**WORK TO BE COMPLETED**:
Repeat exactly each line of the data provided below.

**PROVIDED MATERIAL**:
• • • • • • •

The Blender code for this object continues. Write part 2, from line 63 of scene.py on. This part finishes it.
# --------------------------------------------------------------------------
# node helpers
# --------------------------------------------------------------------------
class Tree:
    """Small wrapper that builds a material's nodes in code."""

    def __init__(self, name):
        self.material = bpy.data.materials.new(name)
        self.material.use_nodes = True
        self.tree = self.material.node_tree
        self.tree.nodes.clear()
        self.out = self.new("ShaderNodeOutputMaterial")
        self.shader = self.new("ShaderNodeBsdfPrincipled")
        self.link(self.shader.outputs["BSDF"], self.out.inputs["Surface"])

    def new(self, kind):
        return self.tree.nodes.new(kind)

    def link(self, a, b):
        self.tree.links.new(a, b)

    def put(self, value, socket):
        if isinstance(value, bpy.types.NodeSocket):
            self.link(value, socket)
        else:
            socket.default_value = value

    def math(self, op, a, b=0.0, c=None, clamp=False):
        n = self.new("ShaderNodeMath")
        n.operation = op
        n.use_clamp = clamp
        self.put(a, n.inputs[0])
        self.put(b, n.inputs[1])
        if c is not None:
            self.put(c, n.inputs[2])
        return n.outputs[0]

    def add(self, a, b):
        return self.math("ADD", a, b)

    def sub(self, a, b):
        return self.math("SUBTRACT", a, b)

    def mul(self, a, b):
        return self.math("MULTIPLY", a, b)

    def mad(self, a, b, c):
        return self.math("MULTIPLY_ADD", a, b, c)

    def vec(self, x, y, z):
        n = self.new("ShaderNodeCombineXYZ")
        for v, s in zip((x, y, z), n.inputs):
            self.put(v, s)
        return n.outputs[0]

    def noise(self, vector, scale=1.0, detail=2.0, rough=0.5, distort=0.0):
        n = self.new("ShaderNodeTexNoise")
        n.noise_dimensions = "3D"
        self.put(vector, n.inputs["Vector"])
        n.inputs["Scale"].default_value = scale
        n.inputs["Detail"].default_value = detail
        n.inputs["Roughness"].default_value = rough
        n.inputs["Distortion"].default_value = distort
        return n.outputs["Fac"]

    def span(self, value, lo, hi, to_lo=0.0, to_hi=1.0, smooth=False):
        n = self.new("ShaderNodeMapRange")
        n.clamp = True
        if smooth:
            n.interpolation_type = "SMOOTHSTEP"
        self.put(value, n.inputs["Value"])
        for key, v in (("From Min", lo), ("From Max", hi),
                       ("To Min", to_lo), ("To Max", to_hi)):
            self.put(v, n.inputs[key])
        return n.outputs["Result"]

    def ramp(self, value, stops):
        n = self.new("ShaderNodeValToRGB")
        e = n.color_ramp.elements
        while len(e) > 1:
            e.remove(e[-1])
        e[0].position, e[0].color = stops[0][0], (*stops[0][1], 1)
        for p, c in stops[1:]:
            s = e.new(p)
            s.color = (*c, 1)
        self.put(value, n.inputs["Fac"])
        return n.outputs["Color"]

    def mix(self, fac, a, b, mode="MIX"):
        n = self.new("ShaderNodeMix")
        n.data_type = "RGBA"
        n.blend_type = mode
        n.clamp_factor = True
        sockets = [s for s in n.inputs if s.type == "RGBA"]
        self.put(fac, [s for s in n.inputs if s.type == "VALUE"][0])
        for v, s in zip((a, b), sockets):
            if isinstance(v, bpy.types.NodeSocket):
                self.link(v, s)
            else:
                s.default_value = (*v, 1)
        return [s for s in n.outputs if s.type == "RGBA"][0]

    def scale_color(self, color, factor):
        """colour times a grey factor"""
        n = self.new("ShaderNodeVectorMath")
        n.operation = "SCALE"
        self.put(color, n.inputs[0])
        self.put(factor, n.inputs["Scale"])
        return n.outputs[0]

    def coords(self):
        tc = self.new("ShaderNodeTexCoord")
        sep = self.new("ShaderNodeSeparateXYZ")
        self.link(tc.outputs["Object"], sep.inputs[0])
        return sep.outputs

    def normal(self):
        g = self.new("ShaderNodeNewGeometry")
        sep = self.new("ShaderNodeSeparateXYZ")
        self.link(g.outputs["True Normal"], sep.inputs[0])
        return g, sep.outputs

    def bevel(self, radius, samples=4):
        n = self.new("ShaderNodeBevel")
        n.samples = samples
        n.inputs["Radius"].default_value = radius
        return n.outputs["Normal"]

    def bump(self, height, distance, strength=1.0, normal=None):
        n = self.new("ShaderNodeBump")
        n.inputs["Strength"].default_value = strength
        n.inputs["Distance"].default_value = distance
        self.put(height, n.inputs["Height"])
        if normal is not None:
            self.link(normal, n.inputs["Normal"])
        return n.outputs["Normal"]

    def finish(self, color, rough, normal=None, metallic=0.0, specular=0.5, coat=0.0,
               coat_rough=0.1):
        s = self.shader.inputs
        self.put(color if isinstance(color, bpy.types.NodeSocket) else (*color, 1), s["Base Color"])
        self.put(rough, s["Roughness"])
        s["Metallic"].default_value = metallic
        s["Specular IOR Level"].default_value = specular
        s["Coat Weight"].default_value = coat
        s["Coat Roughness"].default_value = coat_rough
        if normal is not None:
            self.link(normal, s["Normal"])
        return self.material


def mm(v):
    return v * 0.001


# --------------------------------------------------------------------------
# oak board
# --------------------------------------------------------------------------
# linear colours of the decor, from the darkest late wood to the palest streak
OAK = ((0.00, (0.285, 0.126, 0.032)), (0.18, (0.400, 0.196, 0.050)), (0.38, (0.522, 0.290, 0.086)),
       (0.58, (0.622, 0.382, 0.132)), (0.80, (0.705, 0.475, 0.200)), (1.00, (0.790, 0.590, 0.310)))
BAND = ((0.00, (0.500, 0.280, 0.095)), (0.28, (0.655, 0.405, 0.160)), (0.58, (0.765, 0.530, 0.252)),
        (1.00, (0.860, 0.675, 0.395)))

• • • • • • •

**RESPONSE TO THIS TASK**:
The Blender code for this object continues. Write part 2, from line 63 of scene.py on. This part finishes it.
# --------------------------------------------------------------------------
# node helpers
# --------------------------------------------------------------------------
class Tree:
    """Small wrapper that builds a material's nodes in code."""

    def __init__(self, name):
        self.material = bpy.data.materials.new(name)
        self.material.use_nodes = True
        self.tree = self.material.node_tree
        self.tree.nodes.clear()
        self.out = self.new("ShaderNodeOutputMaterial")
        self.shader = self.new("ShaderNodeBsdfPrincipled")
        self.link(self.shader.outputs["BSDF"], self.out.inputs["Surface"])

    def new(self, kind):
        return self.tree.nodes.new(kind)

    def link(self, a, b):
        self.tree.links.new(a, b)

    def put(self, value, socket):
        if isinstance(value, bpy.types.NodeSocket):
            self.link(value, socket)
        else:
            socket.default_value = value

    def math(self, op, a, b=0.0, c=None, clamp=False):
        n = self.new("ShaderNodeMath")
        n.operation = op
        n.use_clamp = clamp
        self.put(a, n.inputs[0])
        self.put(b, n.inputs[1])
        if c is not None:
            self.put(c, n.inputs[2])
        return n.outputs[0]

    def add(self, a, b):
        return self.math("ADD", a, b)

    def sub(self, a, b):
        return self.math("SUBTRACT", a, b)

    def mul(self, a, b):
        return self.math("MULTIPLY", a, b)

    def mad(self, a, b, c):
        return self.math("MULTIPLY_ADD", a, b, c)

    def vec(self, x, y, z):
        n = self.new("ShaderNodeCombineXYZ")
        for v, s in zip((x, y, z), n.inputs):
            self.put(v, s)
        return n.outputs[0]

    def noise(self, vector, scale=1.0, detail=2.0, rough=0.5, distort=0.0):
        n = self.new("ShaderNodeTexNoise")
        n.noise_dimensions = "3D"
        self.put(vector, n.inputs["Vector"])
        n.inputs["Scale"].default_value = scale
        n.inputs["Detail"].default_value = detail
        n.inputs["Roughness"].default_value = rough
        n.inputs["Distortion"].default_value = distort
        return n.outputs["Fac"]

    def span(self, value, lo, hi, to_lo=0.0, to_hi=1.0, smooth=False):
        n = self.new("ShaderNodeMapRange")
        n.clamp = True
        if smooth:
            n.interpolation_type = "SMOOTHSTEP"
        self.put(value, n.inputs["Value"])
        for key, v in (("From Min", lo), ("From Max", hi),
                       ("To Min", to_lo), ("To Max", to_hi)):
            self.put(v, n.inputs[key])
        return n.outputs["Result"]

    def ramp(self, value, stops):
        n = self.new("ShaderNodeValToRGB")
        e = n.color_ramp.elements
        while len(e) > 1:
            e.remove(e[-1])
        e[0].position, e[0].color = stops[0][0], (*stops[0][1], 1)
        for p, c in stops[1:]:
            s = e.new(p)
            s.color = (*c, 1)
        self.put(value, n.inputs["Fac"])
        return n.outputs["Color"]

    def mix(self, fac, a, b, mode="MIX"):
        n = self.new("ShaderNodeMix")
        n.data_type = "RGBA"
        n.blend_type = mode
        n.clamp_factor = True
        sockets = [s for s in n.inputs if s.type == "RGBA"]
        self.put(fac, [s for s in n.inputs if s.type == "VALUE"][0])
        for v, s in zip((a, b), sockets):
            if isinstance(v, bpy.types.NodeSocket):
                self.link(v, s)
            else:
                s.default_value = (*v, 1)
        return [s for s in n.outputs if s.type == "RGBA"][0]

    def scale_color(self, color, factor):
        """colour times a grey factor"""
        n = self.new("ShaderNodeVectorMath")
        n.operation = "SCALE"
        self.put(color, n.inputs[0])
        self.put(factor, n.inputs["Scale"])
        return n.outputs[0]

    def coords(self):
        tc = self.new("ShaderNodeTexCoord")
        sep = self.new("ShaderNodeSeparateXYZ")
        self.link(tc.outputs["Object"], sep.inputs[0])
        return sep.outputs

    def normal(self):
        g = self.new("ShaderNodeNewGeometry")
        sep = self.new("ShaderNodeSeparateXYZ")
        self.link(g.outputs["True Normal"], sep.inputs[0])
        return g, sep.outputs

    def bevel(self, radius, samples=4):
        n = self.new("ShaderNodeBevel")
        n.samples = samples
        n.inputs["Radius"].default_value = radius
        return n.outputs["Normal"]

    def bump(self, height, distance, strength=1.0, normal=None):
        n = self.new("ShaderNodeBump")
        n.inputs["Strength"].default_value = strength
        n.inputs["Distance"].default_value = distance
        self.put(height, n.inputs["Height"])
        if normal is not None:
            self.link(normal, n.inputs["Normal"])
        return n.outputs["Normal"]

    def finish(self, color, rough, normal=None, metallic=0.0, specular=0.5, coat=0.0,
               coat_rough=0.1):
        s = self.shader.inputs
        self.put(color if isinstance(color, bpy.types.NodeSocket) else (*color, 1), s["Base Color"])
        self.put(rough, s["Roughness"])
        s["Metallic"].default_value = metallic
        s["Specular IOR Level"].default_value = specular
        s["Coat Weight"].default_value = coat
        s["Coat Roughness"].default_value = coat_rough
        if normal is not None:
            self.link(normal, s["Normal"])
        return self.material


def mm(v):
    return v * 0.001


# --------------------------------------------------------------------------
# oak board
# --------------------------------------------------------------------------
# linear colours of the decor, from the darkest late wood to the palest streak
OAK = ((0.00, (0.285, 0.126, 0.032)), (0.18, (0.400, 0.196, 0.050)), (0.38, (0.522, 0.290, 0.086)),
       (0.58, (0.622, 0.382, 0.132)), (0.80, (0.705, 0.475, 0.200)), (1.00, (0.790, 0.590, 0.310)))
BAND = ((0.00, (0.500, 0.280, 0.095)), (0.28, (0.655, 0.405, 0.160)), (0.58, (0.765, 0.530, 0.252)),
        (1.00, (0.860, 0.675, 0.395)))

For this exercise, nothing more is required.